The answer is no. I realized that morning on my little cabin porch that I had prayed for ease because I was weary. God understands that. He knows the strain of a faithful life. But I knew I had prayed the wrong prayer. What I needed to pray for was vigor. Not release from struggle, but a newborn strength to help me bear the wilds of this wondrous road. Not escape, but a heart sparked by hope, a will empowered by supernatural courage.

Who can walk to the high and holy places of God? I opened my Bible to my old familiar haunts, Isaiah, the Psalms, and found my answer in the poetry of their words. Those who rise on the strength of His own wings. Who can traverse impossible ways, as Abraham and David, Joshua and Jesus? Those who pray not for escape, but for zeal, for Spirit’s breath in their lungs, and Spirit fire kindling their hearts to endure. We can run for the valley and God will still love us, but I decided that I didn’t want to. With David, I wanted to believe that:

God girds me with strength and makes my way blameless. He makes my feet like hinds’ feet, and sets me on my high places. He trains my hands for battle so that I can bend a bow of bronze. His right hand upholds me. His gentleness makes me great. He enlarges my steps under me. My feet have not slipped. (Psalm 18)

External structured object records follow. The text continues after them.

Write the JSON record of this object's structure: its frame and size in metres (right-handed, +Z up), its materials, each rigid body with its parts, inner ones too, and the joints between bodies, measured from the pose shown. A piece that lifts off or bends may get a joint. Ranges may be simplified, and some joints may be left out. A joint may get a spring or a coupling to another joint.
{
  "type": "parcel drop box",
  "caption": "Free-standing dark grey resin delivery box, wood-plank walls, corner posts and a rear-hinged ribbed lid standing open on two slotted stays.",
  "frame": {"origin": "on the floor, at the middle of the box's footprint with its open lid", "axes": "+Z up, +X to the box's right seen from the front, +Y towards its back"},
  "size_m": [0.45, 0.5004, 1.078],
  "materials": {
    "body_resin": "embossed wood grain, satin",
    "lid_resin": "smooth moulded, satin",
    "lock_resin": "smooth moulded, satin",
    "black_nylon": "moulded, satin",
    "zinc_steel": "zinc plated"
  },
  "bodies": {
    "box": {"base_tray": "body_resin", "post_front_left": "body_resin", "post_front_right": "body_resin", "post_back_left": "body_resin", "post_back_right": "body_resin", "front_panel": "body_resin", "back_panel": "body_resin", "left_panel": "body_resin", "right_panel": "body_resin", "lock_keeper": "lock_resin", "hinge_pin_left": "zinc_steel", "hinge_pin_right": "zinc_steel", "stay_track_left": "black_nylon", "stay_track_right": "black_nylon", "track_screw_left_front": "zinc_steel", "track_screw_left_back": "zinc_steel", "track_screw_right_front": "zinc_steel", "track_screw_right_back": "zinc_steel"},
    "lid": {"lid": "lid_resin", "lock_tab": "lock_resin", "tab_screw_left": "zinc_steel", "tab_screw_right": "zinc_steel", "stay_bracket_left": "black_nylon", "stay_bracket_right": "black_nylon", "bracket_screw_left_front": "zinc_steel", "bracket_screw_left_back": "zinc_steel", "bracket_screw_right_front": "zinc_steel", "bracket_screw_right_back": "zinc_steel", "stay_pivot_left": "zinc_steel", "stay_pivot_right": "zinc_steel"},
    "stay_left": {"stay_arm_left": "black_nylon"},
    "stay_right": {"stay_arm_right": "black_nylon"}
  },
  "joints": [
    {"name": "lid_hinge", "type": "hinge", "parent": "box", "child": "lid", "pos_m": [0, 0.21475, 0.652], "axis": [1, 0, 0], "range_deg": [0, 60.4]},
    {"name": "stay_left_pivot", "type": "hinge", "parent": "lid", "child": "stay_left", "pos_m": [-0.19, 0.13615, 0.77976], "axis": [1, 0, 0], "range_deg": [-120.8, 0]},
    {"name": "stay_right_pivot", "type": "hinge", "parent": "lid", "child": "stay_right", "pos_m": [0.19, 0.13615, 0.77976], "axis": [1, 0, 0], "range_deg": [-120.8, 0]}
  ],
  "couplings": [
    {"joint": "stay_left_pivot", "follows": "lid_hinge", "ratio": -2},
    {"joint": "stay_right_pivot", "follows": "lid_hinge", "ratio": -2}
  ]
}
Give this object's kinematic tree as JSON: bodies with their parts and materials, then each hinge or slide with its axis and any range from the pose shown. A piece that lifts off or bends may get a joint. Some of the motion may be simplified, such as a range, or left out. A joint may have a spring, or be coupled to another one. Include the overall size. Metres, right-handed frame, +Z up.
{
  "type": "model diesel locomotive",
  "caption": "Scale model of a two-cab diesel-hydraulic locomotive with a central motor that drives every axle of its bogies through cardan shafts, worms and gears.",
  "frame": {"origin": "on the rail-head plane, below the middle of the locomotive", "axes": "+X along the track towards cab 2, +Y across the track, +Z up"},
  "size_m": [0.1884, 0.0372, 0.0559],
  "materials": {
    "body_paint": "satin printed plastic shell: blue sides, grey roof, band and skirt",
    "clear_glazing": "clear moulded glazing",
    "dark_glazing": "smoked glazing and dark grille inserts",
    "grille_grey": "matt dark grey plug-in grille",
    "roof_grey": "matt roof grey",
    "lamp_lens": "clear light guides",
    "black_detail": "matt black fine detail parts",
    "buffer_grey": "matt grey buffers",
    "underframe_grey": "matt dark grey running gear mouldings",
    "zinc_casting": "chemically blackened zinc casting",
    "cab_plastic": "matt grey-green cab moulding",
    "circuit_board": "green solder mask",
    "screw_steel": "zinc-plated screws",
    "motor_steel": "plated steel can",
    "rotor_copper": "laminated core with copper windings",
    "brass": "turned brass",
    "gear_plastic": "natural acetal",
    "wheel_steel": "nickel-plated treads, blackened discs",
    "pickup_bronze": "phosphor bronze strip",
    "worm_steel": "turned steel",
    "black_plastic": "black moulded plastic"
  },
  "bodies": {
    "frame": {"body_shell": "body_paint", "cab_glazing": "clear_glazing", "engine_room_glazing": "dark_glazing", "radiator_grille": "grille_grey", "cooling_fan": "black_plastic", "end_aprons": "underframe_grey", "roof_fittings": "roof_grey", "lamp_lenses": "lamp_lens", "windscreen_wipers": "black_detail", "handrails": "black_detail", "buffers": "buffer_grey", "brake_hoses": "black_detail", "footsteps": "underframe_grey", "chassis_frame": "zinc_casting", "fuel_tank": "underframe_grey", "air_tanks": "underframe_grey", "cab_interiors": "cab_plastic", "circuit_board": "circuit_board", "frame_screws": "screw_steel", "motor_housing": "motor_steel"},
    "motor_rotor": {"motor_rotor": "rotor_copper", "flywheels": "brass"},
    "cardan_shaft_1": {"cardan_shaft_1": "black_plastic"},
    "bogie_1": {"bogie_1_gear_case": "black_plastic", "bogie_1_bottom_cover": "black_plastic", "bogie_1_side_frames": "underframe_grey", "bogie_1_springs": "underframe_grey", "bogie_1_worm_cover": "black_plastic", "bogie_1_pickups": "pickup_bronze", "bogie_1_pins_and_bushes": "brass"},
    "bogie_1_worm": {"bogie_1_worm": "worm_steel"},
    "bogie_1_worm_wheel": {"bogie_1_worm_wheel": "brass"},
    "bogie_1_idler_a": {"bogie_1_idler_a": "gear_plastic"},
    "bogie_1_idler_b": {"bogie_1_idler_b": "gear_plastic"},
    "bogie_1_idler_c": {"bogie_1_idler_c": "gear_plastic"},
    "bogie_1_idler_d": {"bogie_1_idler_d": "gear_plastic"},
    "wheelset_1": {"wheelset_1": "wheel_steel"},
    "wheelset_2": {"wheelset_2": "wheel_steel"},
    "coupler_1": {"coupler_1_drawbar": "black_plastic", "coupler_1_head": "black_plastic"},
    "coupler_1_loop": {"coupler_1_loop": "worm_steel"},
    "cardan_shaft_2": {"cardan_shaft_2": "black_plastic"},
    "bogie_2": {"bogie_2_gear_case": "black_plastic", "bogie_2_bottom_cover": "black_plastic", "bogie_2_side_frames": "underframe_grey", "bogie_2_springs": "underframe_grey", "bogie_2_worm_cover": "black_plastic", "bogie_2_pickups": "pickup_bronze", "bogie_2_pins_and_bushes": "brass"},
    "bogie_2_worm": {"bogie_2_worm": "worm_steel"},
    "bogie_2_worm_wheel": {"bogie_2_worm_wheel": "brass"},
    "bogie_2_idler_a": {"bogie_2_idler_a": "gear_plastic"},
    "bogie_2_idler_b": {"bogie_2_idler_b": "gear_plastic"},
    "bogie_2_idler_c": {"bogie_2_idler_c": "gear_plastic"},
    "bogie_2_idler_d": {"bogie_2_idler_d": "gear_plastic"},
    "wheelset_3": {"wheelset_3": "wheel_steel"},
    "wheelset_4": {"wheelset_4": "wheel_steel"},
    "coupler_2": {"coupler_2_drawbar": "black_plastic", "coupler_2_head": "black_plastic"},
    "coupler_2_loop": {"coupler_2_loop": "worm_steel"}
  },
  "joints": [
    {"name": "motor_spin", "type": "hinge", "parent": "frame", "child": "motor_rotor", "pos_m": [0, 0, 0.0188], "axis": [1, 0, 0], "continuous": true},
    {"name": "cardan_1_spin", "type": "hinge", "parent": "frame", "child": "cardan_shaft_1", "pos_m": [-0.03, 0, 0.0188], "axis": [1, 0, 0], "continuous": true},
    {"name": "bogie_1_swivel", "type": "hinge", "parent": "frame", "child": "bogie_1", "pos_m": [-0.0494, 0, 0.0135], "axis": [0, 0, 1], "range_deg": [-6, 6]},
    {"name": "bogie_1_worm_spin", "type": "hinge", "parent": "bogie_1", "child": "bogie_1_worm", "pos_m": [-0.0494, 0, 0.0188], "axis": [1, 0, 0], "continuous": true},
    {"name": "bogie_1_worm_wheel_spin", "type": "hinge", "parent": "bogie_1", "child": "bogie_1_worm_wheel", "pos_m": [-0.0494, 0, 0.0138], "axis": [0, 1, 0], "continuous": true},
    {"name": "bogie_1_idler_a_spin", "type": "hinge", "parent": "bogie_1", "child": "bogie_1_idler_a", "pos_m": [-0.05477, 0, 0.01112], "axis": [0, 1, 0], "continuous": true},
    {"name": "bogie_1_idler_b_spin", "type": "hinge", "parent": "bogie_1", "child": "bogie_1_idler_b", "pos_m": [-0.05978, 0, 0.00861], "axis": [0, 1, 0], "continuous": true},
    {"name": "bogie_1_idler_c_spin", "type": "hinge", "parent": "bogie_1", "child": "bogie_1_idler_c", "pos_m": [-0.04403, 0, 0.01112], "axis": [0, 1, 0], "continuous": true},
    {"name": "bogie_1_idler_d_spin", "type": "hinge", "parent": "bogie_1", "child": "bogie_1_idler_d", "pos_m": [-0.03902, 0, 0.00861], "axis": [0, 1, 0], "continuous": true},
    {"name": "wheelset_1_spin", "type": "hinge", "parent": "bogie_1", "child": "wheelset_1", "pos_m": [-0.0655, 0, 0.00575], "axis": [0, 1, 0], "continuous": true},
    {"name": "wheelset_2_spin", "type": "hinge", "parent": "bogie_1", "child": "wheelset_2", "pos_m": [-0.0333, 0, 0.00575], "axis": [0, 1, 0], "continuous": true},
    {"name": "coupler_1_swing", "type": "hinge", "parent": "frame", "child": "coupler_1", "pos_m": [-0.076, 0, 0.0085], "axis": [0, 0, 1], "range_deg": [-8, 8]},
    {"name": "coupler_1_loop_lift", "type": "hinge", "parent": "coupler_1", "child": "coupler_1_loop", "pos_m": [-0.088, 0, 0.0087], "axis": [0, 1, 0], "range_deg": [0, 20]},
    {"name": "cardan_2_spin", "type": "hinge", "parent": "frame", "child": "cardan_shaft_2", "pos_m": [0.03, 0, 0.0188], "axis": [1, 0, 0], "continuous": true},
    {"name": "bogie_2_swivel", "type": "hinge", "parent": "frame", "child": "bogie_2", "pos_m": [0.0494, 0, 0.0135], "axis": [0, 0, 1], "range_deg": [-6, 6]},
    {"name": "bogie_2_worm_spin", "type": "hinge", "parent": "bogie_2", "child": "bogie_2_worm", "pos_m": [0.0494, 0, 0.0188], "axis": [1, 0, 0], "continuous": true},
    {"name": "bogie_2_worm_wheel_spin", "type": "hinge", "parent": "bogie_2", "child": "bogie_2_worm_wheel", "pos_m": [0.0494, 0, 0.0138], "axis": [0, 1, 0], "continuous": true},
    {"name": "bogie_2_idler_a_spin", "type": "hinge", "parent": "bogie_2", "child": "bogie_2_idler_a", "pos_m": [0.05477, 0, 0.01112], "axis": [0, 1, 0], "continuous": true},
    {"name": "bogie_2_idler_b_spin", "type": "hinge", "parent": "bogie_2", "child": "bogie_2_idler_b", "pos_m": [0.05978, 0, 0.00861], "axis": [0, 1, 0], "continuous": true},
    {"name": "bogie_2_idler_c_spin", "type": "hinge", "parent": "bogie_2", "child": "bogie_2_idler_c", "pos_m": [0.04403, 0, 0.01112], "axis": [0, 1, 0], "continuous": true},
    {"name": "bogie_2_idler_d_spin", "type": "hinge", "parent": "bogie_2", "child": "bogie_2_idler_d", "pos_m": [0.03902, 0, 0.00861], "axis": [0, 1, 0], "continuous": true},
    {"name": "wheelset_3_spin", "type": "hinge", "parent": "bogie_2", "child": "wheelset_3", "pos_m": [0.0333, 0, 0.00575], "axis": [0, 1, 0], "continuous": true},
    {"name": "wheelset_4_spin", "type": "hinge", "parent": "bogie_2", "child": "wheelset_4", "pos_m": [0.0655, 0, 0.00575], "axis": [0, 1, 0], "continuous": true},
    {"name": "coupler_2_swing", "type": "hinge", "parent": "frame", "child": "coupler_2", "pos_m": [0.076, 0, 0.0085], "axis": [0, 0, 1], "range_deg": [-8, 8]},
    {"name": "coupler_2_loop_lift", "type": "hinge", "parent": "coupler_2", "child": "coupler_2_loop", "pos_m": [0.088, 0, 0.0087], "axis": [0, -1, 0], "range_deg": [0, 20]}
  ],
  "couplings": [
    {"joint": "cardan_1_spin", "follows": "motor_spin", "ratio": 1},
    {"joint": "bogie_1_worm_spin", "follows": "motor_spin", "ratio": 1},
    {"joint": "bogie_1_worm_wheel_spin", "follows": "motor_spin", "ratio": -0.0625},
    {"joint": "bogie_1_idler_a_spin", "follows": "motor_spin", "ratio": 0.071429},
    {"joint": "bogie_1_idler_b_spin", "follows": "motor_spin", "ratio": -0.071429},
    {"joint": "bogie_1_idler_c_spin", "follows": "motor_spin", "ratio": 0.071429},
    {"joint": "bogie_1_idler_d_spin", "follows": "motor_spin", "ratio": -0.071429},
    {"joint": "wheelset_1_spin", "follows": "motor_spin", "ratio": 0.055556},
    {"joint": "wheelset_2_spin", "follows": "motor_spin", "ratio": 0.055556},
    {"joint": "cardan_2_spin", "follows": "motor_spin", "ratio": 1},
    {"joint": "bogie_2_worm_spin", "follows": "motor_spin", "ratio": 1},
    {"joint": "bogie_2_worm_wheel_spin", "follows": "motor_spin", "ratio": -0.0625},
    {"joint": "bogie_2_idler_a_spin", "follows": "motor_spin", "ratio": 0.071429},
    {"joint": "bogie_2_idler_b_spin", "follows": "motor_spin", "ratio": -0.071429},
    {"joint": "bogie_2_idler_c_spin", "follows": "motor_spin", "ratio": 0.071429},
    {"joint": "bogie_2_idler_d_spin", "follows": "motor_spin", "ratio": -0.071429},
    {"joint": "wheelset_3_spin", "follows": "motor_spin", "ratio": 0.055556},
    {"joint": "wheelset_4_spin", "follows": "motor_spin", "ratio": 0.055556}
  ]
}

So mountain life, here I come. I know that exhaustion, petulant storms, and rocky hillsides of writer’s block will dog my steps. But I’m climbing upwards toward this God who beckons me on, whose wildness plays all around me and challenges me to chase him. I’m climbing in search of the love I have not yet given, the stories I have not yet told, the hope that is a light, silvered and pure, at the far edge of the storm. The road goes ever on, as Bilbo says, and I’m determined to follow it to the wild end.